By icza


2015-06-03 06:39:22 8 Comments

New Go programmers often don't know or get confused what the fundamental go build command does.

What do exactly the go build and go install commands build and where do they put the result/output?

2 comments

@icza 2015-06-03 06:39:22

What the go command does depends on whether we run it for a "normal" package or for the special "main" package.

For packages

  • go build   builds your package then discards the results.
  • go install builds then installs the package in your $GOPATH/pkg directory.

For commands (package main)

  • go build   builds the command and leaves the result in the current working directory.
  • go install builds the command in a temporary directory then moves it to $GOPATH/bin.

Basically you can use go build as a check that the packages can be built (along with their dependencies) while go install also (permanently) installs the results in the proper folders of your $GOPATH.

go build will silently terminate if everything is OK, and will give you error messages if the packages cannot be built/compiled.

Whenever the go tool installs a package or binary, it also installs whatever dependencies it has, so running go install will also install packages your program depends on (publicly available, "go gettable" packages), automatically.

For a start, read the official How to Write Go Code page.

More information about the go tool: Command go

You can also get more help by running the following command:

go help build

It is also worth noting that starting with Go 1.5 go install also removes executables created by go build (source):

If 'go install' (with no arguments, meaning the current directory) succeeds, remove the executable written by 'go build', if present. This avoids leaving a stale binary behind...

To complete the list, go run compiles your application into a temporary folder, and starts that executable binary. When the app exits, it properly cleans up the temporary files.

Question inspired by Dave Cheney's What does go build build?

@Scott Stensland 2017-04-13 17:37:28

seems strange that go install does not update the executable if its identical to previously installed one ... any insights here ?

@VonC 2017-11-04 10:46:09

For package:

go build: builds your package then discards the results

That won't be true after Go 1.10 (Q1 2018), thank to CL 68116 and CL 75473. See this thread, that I reference here.
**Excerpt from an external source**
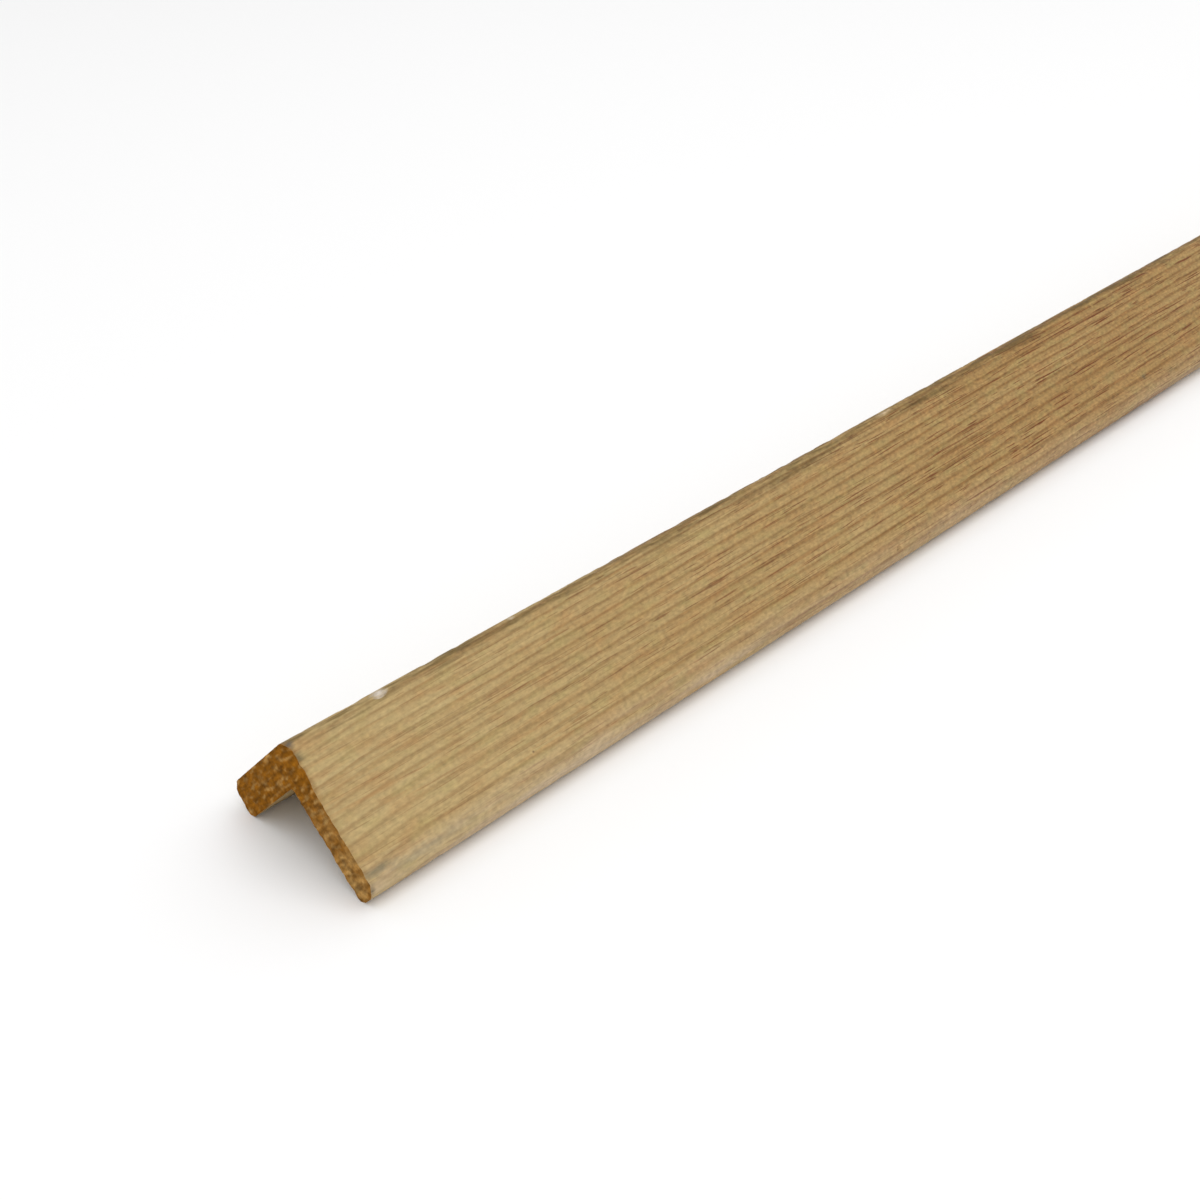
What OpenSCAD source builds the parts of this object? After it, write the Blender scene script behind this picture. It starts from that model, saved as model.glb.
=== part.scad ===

What do exactly the go build and go install commands build

Whenever the go tool installs a package or binary, it also installs whatever dependencies it has, so running go install will also install packages your program depends on (publicly available, "go gettable" packages), automatically.

Actually... go install will change also with Go 1.10, in addition of the new cache:

The "go install" command no longer installs dependencies of the named packages (CL 75850).

If you run "go install foo", the only thing installed is foo.

Before, it varied. If dependencies were out-of-date, "go install" also installed any dependencies.
The implicit installation of dependencies during "go install" caused a lot of confusion and headaches for users, but it was previously necessary to enable incremental builds.
Not anymore.
We think that the new "install what I said" semantics will be much more understandable, especially since it's clear from bug reports that many users already expected them.
To force installation of dependencies during "go install", use the new "go install -i", by analogy with "go build -i" and "go test -i".

The fact that "go install" used to install any rebuilt dependencies caused confusion most often in conjunction with -a, which means "force rebuild of all dependencies".
Now, "go install -a myprog" will force a complete rebuild of all dependencies of myprog, as well as myprog itself, but only myprog will get installed. (All the rebuilt dependencies will still be saved in the build cache, of course.)
Making this case work more understandably is especially important in conjunction with the new content-based staleness analysis, because it sees good reasons to rebuild dependencies more often than before, which would have increased the amount of "why did my dependencies get installed" confusion.
For example, if you run "go install -gcflags=-N myprog", that installs a myprog built with no compiler optimizations, but it no longer also reinstalls the packages myprog uses from the standard library without compiler optimizations.

@ctrl-alt-delor 2019-01-20 14:09:56

Does go build, do gets? I have a build error cannot find package "github.com/spf13/cobra" in any of:…. I don't know how to tell it to get it. Do I need to explicitly get?

@VonC 2019-01-20 14:12:07

@ctrl-alt-delor With which version of Go? Does your project has a go.mod file in it?

@ctrl-alt-delor 2019-01-20 14:16:06

go version go1.11.4 linux/amd64. I don't know about go.mod. I am re-building https://github.com/cbroglie/mustache/blob/master/cmd/mustach‌​e/main.go, it is odd as I just built the whole package, and am using this example as a base, and I did create a more basic version that worked (but not using this library). I can't see how it was not installed with the mustache package.

@VonC 2019-01-20 14:18:37

@ctrl-alt-delor so cobr is vendored github.com/cbroglie/mustache/tree/master/cmd/mustache/vendor‌​/…. Is your GOPATH properly set?

@ctrl-alt-delor 2019-01-20 14:41:45

I have added a formal question here stackoverflow.com/q/54277554/537980

@ctrl-alt-delor 2019-01-20 15:28:19

I have discovered what you already found. The package is in a vendor sub-directory: this is why it did not get installed. However I don't know why it does not install it now on build. Or how to use the vendor directory (if I copy it to my directory).